EXERCISE INSTRUCTIONS
In the entries below, find the lines that contain the word "parts" and copy them.

-- Start --

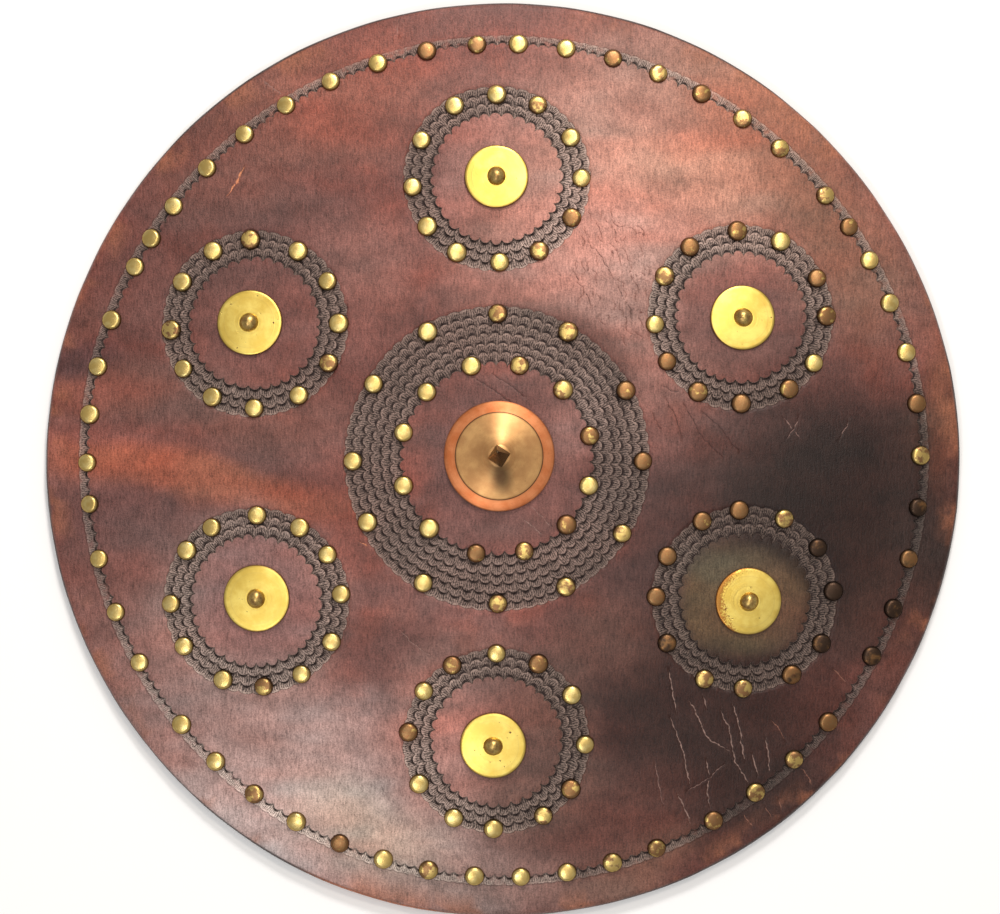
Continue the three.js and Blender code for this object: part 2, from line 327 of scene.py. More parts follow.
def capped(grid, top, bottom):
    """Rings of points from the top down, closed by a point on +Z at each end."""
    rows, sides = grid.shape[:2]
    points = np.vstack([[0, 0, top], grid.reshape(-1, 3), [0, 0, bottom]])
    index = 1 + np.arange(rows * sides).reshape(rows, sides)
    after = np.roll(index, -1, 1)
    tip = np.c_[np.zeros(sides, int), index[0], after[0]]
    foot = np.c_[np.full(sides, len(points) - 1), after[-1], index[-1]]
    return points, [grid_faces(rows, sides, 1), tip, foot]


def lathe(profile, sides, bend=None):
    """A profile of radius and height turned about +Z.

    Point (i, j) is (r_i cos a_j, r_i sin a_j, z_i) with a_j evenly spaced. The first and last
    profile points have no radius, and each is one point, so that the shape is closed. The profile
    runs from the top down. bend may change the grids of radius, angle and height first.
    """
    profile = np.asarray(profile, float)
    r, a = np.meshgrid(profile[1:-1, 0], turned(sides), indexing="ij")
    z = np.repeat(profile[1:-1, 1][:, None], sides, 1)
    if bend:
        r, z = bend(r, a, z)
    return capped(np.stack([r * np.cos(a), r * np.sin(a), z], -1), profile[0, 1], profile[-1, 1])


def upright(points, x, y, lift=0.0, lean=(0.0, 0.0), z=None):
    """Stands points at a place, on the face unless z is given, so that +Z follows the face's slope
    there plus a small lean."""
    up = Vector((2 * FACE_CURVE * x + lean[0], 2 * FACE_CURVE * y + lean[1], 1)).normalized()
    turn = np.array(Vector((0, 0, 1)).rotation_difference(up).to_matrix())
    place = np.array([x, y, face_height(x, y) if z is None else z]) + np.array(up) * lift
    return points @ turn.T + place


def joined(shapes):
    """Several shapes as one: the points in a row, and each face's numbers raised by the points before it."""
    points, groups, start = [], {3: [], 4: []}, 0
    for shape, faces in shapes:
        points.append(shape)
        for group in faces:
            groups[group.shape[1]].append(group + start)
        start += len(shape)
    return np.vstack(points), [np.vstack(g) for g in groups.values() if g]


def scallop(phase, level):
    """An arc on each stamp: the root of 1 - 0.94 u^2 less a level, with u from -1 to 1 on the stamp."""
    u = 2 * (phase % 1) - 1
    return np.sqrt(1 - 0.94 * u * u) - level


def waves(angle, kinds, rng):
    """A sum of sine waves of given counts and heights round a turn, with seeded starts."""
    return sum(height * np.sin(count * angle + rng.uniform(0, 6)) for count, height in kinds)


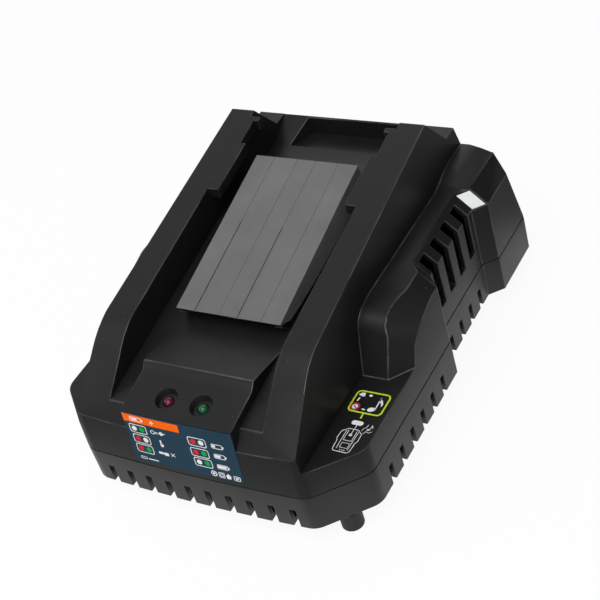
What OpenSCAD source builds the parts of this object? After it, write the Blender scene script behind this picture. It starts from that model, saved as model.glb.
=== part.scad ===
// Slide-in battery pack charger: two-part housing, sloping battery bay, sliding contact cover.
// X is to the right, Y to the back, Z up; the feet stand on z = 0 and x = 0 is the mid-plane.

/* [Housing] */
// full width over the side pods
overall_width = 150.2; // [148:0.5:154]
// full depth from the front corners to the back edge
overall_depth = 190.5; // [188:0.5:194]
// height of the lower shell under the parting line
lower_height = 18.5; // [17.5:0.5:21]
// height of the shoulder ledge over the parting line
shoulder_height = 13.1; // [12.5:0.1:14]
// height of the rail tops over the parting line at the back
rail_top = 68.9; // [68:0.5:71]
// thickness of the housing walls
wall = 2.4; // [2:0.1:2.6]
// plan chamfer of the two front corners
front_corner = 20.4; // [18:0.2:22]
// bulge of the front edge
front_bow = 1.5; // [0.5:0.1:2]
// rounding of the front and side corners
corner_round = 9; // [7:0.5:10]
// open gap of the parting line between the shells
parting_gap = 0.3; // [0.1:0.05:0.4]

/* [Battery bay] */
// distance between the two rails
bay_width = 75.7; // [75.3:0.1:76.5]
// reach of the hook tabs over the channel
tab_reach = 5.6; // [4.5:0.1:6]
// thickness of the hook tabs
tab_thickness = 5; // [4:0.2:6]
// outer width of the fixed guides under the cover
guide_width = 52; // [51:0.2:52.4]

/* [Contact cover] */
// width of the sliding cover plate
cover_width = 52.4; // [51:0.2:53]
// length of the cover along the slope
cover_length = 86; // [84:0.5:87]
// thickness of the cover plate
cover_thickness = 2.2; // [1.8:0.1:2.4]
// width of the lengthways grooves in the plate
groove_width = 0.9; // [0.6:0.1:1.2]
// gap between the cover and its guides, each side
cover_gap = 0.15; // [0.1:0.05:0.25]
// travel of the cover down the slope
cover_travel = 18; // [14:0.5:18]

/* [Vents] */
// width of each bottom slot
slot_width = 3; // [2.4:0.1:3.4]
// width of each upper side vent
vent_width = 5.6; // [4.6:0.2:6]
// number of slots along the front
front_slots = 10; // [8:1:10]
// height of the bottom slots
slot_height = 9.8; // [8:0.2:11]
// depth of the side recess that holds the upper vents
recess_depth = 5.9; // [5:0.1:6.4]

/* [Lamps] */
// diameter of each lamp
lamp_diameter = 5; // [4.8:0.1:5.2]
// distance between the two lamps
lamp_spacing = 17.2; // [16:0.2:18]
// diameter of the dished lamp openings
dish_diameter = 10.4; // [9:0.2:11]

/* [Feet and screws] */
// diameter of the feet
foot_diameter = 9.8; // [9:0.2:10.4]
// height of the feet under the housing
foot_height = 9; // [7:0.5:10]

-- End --

RESULT BELOW
Continue the three.js and Blender code for this object: part 2, from line 327 of scene.py. More parts follow.
What OpenSCAD source builds the parts of this object? After it, write the Blender scene script behind this picture. It starts from that model, saved as model.glb.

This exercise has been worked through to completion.